▶ PROBLEM REQUIREMENTS
Restrict the output to the lines below starting at the one that contains "the cap's lip" and ending at the one that contains "obj.data.transform(world)", and restate them word for word, both ends included.

▶ RECORD SET
=======

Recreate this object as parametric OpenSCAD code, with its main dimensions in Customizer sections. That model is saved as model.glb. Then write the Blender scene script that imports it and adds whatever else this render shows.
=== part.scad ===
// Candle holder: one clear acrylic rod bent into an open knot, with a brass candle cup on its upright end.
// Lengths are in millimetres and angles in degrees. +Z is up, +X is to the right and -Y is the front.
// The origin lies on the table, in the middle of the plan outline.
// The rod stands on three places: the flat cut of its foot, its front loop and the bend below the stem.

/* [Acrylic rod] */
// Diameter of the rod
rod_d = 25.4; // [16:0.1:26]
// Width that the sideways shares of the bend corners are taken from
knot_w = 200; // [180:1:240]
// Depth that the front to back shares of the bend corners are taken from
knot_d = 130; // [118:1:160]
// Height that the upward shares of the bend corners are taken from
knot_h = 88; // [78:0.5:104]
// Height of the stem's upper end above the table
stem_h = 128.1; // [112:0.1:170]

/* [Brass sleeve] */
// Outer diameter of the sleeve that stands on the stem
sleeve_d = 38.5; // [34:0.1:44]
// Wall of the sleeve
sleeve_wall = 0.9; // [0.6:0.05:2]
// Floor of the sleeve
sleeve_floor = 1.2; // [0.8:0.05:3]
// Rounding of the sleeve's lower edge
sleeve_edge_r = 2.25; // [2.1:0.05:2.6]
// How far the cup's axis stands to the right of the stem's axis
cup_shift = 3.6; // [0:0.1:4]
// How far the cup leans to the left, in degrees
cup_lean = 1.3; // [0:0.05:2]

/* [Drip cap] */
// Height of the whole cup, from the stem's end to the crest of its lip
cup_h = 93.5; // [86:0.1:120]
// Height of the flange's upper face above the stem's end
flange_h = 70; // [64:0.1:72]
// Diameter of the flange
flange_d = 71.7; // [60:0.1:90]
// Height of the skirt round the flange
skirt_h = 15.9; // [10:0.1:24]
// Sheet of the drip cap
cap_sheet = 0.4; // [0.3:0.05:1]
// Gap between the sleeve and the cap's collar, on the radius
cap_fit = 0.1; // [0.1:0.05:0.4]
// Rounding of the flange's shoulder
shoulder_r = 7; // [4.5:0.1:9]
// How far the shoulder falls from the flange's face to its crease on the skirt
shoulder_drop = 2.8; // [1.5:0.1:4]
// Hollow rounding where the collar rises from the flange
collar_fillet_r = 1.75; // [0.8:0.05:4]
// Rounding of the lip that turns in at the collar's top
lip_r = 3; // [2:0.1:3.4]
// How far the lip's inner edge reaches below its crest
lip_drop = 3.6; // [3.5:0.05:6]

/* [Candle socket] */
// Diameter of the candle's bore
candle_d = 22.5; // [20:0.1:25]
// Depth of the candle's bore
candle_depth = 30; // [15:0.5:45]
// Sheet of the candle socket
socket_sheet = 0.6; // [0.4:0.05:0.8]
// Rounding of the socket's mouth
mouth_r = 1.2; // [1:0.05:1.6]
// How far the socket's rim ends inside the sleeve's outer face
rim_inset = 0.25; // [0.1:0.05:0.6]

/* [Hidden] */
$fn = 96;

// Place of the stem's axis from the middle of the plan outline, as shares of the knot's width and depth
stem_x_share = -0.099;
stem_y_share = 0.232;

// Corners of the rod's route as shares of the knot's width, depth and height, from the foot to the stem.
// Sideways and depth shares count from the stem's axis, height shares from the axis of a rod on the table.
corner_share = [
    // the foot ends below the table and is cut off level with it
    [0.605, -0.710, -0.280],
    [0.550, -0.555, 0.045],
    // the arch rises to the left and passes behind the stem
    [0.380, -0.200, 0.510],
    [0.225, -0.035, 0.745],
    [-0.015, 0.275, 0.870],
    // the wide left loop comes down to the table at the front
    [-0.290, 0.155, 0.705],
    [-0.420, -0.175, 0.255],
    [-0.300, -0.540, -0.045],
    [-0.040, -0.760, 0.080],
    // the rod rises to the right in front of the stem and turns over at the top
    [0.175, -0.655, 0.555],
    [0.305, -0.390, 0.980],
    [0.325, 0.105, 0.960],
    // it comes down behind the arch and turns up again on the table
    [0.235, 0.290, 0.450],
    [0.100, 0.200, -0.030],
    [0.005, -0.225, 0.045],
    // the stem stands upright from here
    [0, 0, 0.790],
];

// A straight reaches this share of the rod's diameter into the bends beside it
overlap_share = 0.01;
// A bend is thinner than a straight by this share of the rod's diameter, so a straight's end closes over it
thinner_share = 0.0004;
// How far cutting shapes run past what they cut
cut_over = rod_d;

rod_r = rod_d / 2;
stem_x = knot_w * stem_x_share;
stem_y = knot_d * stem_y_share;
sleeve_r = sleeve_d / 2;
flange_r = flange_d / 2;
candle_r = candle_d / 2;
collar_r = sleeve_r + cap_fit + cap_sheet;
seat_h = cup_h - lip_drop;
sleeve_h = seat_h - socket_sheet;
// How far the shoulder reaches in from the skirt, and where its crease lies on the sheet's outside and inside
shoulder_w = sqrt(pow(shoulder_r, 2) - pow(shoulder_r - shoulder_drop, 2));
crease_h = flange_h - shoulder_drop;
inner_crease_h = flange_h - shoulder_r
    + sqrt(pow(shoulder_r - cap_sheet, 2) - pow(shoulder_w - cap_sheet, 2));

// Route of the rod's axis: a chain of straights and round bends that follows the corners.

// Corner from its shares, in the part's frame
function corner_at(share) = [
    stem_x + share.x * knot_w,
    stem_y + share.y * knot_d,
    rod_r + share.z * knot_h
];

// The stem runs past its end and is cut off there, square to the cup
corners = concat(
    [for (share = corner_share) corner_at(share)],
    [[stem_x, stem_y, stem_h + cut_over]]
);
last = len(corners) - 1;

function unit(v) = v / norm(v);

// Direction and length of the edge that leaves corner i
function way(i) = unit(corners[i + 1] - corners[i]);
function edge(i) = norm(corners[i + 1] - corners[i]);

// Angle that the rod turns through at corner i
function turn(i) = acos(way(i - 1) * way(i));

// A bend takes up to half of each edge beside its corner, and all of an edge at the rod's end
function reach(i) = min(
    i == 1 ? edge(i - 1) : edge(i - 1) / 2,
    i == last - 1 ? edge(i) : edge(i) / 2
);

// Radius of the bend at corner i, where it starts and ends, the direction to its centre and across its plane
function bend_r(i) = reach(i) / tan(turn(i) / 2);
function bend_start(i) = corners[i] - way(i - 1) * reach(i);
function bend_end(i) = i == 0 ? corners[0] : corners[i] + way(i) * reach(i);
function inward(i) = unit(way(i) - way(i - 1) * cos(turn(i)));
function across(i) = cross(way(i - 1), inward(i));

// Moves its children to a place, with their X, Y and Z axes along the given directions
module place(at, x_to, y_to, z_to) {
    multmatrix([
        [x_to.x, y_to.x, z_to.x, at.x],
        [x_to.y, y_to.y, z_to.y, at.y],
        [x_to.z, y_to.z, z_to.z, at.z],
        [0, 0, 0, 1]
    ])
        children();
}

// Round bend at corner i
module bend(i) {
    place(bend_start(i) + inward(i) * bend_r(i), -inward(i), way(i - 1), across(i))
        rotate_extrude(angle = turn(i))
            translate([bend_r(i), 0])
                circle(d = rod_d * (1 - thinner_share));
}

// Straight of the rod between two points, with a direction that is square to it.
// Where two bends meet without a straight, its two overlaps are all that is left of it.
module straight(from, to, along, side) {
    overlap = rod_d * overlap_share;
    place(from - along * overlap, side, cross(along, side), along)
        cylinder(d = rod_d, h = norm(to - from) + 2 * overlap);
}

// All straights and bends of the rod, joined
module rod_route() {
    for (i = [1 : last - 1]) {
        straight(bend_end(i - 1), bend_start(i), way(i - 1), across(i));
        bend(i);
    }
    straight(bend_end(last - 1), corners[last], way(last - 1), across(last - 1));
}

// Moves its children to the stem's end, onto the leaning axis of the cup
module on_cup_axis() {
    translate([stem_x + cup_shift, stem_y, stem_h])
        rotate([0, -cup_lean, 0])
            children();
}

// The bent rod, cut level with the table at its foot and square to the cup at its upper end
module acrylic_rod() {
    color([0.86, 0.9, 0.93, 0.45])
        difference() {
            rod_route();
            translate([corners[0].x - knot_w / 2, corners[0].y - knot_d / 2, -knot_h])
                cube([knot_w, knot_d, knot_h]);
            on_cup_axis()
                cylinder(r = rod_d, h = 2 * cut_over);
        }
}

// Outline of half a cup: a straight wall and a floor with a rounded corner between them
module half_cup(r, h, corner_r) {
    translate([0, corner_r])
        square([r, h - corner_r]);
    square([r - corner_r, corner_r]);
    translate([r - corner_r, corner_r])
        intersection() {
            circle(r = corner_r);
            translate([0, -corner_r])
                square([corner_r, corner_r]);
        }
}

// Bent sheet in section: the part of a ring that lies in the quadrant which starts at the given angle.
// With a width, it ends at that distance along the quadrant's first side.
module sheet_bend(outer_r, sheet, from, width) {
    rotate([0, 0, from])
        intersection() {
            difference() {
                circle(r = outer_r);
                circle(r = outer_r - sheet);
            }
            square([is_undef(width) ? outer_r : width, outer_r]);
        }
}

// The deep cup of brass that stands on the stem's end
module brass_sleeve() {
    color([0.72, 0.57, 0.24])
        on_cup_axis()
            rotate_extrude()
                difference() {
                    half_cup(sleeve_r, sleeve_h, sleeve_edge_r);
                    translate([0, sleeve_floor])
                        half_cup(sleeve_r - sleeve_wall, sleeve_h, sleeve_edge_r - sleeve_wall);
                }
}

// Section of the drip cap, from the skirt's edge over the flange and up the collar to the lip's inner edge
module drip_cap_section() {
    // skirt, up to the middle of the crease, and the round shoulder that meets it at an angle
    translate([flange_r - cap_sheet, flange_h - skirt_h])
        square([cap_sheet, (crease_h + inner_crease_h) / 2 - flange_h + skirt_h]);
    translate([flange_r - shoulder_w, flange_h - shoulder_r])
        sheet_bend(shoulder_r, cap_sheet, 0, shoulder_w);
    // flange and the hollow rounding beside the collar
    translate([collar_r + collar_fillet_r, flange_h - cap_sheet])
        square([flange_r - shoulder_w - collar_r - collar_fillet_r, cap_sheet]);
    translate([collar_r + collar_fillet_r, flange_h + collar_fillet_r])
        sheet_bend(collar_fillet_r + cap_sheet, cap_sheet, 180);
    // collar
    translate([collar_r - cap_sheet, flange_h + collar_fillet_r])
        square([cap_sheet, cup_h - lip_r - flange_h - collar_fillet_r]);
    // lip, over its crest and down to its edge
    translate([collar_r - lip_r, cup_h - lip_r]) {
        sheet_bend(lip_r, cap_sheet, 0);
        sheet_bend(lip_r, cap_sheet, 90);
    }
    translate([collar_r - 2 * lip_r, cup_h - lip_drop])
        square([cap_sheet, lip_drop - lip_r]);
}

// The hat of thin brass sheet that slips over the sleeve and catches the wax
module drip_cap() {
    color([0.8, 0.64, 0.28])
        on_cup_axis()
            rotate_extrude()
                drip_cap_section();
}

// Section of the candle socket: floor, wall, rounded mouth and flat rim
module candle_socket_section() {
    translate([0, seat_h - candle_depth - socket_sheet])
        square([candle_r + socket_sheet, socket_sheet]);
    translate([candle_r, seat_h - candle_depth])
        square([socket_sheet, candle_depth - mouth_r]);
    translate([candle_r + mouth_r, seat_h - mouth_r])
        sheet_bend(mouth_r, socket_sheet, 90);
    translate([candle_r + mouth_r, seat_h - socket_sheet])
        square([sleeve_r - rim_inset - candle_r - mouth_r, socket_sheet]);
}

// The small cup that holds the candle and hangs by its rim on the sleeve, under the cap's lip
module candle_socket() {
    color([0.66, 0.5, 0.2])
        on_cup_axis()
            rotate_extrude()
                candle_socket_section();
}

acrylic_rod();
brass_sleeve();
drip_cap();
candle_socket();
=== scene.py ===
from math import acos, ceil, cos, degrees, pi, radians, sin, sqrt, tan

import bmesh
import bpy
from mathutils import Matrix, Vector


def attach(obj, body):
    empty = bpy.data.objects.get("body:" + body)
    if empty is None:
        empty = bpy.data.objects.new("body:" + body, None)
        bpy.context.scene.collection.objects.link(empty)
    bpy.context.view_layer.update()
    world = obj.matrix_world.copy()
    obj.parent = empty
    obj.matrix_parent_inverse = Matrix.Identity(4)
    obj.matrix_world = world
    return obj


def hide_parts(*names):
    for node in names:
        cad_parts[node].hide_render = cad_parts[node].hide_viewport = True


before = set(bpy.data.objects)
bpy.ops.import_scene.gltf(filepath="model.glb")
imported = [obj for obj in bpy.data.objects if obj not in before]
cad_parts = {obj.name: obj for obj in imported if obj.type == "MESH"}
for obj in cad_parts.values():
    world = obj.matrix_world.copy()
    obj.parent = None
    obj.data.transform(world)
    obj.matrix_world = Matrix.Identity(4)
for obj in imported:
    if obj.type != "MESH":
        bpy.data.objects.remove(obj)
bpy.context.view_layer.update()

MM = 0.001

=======

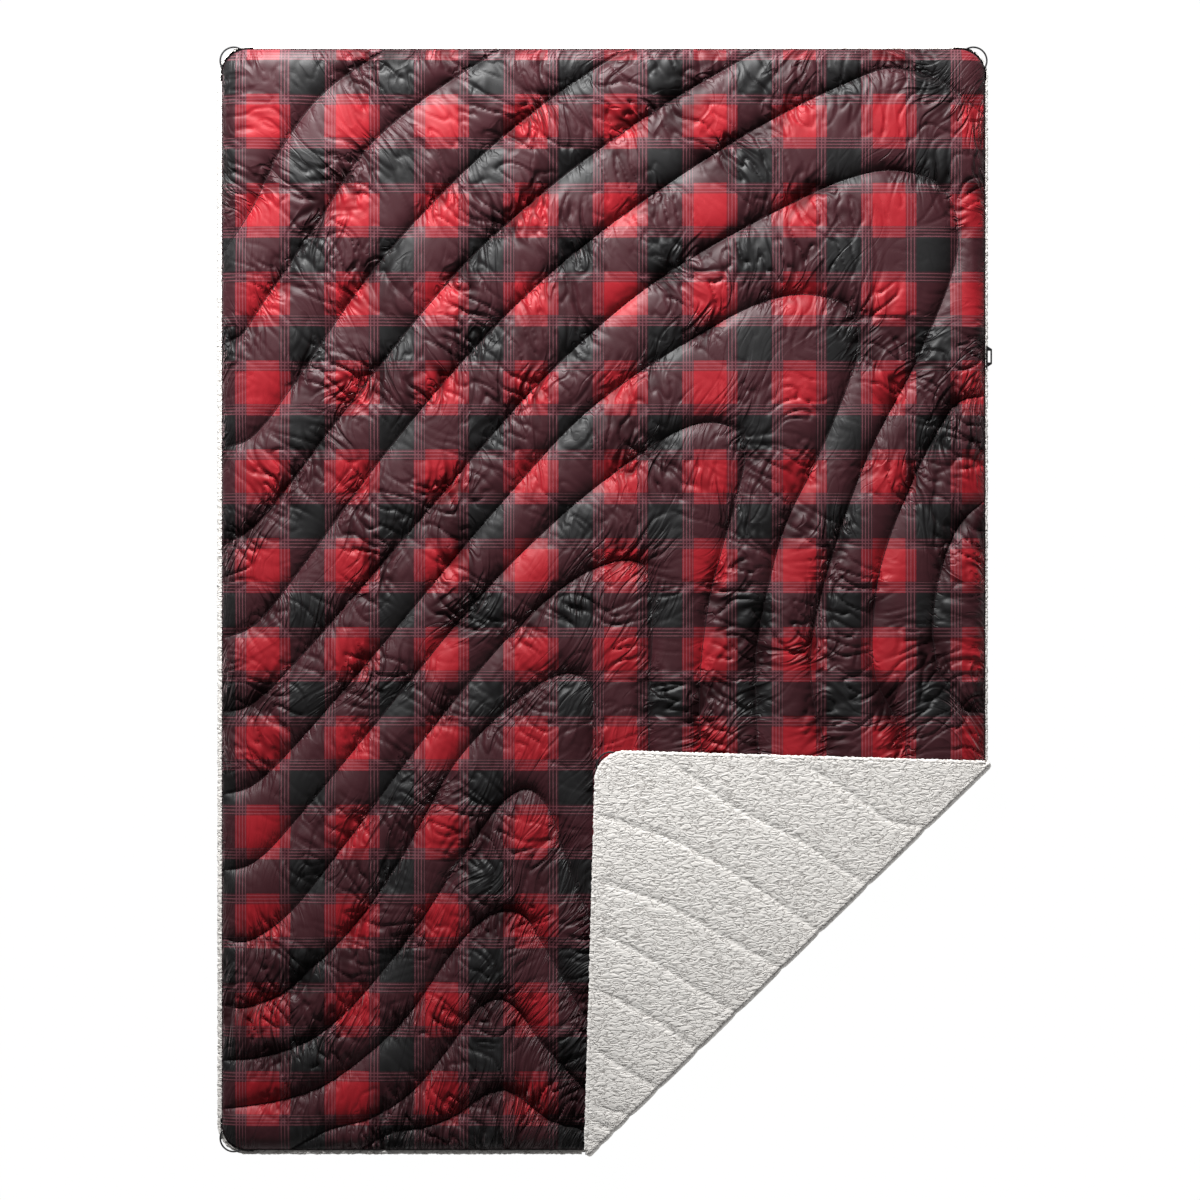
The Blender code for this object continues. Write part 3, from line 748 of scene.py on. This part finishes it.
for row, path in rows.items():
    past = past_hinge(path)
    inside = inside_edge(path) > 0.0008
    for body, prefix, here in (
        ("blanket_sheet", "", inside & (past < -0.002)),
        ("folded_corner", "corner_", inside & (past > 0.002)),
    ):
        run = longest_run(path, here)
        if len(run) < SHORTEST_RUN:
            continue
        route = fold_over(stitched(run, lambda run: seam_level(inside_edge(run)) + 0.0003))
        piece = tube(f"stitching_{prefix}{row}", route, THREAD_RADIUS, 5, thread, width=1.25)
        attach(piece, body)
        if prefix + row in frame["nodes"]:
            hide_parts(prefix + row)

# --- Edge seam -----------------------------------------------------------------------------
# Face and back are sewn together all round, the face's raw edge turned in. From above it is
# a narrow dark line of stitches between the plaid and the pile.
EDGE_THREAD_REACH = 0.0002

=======

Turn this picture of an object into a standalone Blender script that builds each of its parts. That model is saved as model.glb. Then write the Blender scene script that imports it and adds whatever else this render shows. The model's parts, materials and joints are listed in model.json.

=======

▶ OUTPUT BELOW
// The small cup that holds the candle and hangs by its rim on the sleeve, under the cap's lip
module candle_socket() {
    color([0.66, 0.5, 0.2])
        on_cup_axis()
            rotate_extrude()
                candle_socket_section();
}

acrylic_rod();
brass_sleeve();
drip_cap();
candle_socket();
=== scene.py ===
from math import acos, ceil, cos, degrees, pi, radians, sin, sqrt, tan

import bmesh
import bpy
from mathutils import Matrix, Vector


def attach(obj, body):
    empty = bpy.data.objects.get("body:" + body)
    if empty is None:
        empty = bpy.data.objects.new("body:" + body, None)
        bpy.context.scene.collection.objects.link(empty)
    bpy.context.view_layer.update()
    world = obj.matrix_world.copy()
    obj.parent = empty
    obj.matrix_parent_inverse = Matrix.Identity(4)
    obj.matrix_world = world
    return obj


def hide_parts(*names):
    for node in names:
        cad_parts[node].hide_render = cad_parts[node].hide_viewport = True


before = set(bpy.data.objects)
bpy.ops.import_scene.gltf(filepath="model.glb")
imported = [obj for obj in bpy.data.objects if obj not in before]
cad_parts = {obj.name: obj for obj in imported if obj.type == "MESH"}
for obj in cad_parts.values():
    world = obj.matrix_world.copy()
    obj.parent = None
    obj.data.transform(world)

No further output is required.